Anonymous 0 Comments

This is truly not an ELI5. But derivatives basically a of package other investment and assets and rather than selling the “original” asset, it sells a portion of the risk of the underlying assets. Investments or assets have different risks broken down into areas like currency, interest, liquidity, default etc. Analysts using lots of models and maths try to evaluate these risks separately and create special contracts that offload specific risks. These contracts are what are deemed derivatives – ie the risk and therefore their value is derived from some underlying asset.

The problem with these models is that they can be very very complex and few people, even the top investment banks, understand them well. Because these contracts are large, leveraged and priced off these models, a slight change in situations (or a misunderstood risk correlation) results in huge value changes.

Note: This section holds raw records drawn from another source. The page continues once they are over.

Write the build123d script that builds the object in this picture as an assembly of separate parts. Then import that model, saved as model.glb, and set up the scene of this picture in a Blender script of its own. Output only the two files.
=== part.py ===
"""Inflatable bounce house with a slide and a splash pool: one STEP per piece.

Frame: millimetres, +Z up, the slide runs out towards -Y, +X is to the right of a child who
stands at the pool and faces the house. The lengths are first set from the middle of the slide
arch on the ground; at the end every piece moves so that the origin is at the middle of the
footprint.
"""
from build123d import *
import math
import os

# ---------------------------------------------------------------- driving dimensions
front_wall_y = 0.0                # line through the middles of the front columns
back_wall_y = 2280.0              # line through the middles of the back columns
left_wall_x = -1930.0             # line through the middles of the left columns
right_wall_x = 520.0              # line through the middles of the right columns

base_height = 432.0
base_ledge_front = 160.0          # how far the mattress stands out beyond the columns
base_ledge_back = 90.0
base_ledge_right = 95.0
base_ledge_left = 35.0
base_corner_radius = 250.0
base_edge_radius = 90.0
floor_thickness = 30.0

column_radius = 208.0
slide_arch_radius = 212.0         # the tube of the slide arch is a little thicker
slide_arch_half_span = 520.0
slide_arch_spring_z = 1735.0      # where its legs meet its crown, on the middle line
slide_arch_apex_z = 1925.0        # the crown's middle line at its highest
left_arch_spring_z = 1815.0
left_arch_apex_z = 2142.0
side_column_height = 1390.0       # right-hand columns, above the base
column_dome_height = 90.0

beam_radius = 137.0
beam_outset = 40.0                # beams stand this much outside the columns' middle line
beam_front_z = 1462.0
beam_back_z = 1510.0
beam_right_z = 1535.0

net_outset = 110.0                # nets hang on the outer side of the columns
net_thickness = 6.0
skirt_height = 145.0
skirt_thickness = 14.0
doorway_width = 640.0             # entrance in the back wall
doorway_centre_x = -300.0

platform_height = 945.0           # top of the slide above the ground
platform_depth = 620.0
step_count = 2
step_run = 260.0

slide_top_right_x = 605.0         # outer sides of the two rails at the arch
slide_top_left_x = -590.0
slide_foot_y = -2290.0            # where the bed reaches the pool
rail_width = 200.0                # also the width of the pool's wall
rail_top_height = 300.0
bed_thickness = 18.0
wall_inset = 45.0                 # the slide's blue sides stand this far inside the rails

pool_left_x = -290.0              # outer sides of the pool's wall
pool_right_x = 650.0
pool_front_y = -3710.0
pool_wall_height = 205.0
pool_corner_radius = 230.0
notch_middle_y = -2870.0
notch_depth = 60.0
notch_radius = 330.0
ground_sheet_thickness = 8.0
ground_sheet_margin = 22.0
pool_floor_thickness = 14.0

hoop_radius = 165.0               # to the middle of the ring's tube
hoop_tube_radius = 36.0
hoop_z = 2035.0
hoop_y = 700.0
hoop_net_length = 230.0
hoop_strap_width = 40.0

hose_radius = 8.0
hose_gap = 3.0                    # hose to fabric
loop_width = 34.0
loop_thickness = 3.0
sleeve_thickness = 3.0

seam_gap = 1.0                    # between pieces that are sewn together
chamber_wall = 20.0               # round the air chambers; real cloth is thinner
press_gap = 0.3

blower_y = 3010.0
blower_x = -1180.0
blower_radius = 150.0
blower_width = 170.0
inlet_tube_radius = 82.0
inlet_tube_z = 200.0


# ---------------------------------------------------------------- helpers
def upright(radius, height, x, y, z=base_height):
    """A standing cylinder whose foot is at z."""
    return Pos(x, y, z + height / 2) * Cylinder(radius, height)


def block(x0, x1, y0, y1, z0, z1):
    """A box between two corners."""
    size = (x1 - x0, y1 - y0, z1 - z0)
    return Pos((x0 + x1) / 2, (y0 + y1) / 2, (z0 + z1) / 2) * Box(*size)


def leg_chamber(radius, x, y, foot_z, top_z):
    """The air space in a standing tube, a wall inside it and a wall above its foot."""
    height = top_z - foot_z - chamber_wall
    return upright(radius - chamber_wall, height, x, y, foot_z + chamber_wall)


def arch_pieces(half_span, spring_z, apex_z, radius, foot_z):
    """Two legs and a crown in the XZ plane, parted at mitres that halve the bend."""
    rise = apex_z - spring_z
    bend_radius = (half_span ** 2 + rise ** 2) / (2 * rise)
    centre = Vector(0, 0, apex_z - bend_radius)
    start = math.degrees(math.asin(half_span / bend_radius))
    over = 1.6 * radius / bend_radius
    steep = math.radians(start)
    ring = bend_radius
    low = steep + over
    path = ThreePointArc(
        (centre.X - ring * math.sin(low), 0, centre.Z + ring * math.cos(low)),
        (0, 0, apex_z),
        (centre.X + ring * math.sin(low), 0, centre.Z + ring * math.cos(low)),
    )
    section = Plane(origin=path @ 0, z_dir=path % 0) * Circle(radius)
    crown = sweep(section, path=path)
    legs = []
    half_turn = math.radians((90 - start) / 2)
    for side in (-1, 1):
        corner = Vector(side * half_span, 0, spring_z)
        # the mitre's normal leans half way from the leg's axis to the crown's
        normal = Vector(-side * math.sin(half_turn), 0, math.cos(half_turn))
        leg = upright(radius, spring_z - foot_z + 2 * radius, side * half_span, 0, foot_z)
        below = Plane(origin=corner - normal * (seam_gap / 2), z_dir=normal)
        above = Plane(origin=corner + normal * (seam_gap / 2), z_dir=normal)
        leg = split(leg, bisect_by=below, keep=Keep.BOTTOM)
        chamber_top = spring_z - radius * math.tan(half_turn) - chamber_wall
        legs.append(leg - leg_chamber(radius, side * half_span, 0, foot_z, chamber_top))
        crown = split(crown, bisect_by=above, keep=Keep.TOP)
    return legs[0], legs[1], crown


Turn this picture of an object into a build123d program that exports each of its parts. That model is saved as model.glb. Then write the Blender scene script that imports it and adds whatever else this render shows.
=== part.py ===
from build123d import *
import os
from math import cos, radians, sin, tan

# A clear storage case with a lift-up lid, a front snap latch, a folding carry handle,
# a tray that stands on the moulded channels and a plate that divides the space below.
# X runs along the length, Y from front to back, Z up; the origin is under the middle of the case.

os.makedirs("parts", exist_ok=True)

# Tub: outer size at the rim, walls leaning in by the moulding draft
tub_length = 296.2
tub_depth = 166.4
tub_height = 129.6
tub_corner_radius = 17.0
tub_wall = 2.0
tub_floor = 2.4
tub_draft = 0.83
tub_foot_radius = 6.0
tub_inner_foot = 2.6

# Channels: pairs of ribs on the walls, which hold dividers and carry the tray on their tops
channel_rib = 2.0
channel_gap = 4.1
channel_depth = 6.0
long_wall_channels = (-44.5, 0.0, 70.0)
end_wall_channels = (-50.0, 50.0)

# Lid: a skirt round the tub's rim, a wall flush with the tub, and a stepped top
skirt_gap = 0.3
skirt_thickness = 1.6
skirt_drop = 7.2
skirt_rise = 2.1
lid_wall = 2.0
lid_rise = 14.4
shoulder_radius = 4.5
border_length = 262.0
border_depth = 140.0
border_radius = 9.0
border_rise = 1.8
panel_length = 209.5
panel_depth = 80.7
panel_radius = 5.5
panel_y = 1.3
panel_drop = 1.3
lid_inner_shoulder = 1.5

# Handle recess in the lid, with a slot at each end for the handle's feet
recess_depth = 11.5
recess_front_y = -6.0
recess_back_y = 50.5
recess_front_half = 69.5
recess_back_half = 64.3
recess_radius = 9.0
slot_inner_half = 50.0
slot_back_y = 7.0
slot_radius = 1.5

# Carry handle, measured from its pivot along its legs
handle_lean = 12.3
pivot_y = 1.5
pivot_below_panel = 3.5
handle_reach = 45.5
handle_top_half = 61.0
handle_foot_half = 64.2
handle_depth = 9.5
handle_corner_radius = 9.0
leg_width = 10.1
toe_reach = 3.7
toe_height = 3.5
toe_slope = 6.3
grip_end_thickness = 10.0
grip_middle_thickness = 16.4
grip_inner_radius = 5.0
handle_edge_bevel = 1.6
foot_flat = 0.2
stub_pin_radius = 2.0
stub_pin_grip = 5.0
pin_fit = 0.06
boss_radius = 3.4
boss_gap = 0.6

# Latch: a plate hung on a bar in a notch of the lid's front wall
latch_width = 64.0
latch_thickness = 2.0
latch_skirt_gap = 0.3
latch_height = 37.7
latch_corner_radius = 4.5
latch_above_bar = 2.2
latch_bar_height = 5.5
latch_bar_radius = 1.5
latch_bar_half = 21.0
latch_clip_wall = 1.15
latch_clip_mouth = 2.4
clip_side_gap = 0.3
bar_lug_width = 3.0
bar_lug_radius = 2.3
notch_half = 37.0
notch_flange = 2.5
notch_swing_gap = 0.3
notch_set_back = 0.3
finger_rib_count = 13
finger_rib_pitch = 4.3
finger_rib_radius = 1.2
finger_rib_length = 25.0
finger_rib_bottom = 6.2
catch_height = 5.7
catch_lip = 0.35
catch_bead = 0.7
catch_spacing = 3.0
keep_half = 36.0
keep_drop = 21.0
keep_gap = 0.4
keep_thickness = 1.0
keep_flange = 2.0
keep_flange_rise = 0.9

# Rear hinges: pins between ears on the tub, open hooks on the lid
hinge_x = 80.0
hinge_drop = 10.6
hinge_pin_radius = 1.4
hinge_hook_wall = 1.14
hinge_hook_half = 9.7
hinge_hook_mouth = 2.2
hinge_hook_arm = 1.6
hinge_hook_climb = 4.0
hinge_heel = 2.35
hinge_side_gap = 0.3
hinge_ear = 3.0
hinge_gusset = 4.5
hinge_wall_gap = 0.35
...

Used properly to offload risk, it makes sense to enter into derivative contracts. But if neither the buyer nor the seller understands the risk models, they may incorrectly believe they have offloaded some risk and this allows them to take on more risk in other areas.

The whole thing unwinds when something goes wrong and there are unexpected losses, causing the investors to rapidly try to dispose these derivatives which pushes the prices down further and this becomes a price freefall. This is why they call it a “bubble” – it inflates but when things go bad, it suddenly becomes an asset that no one will purchase at literally any price, ie it “pops”.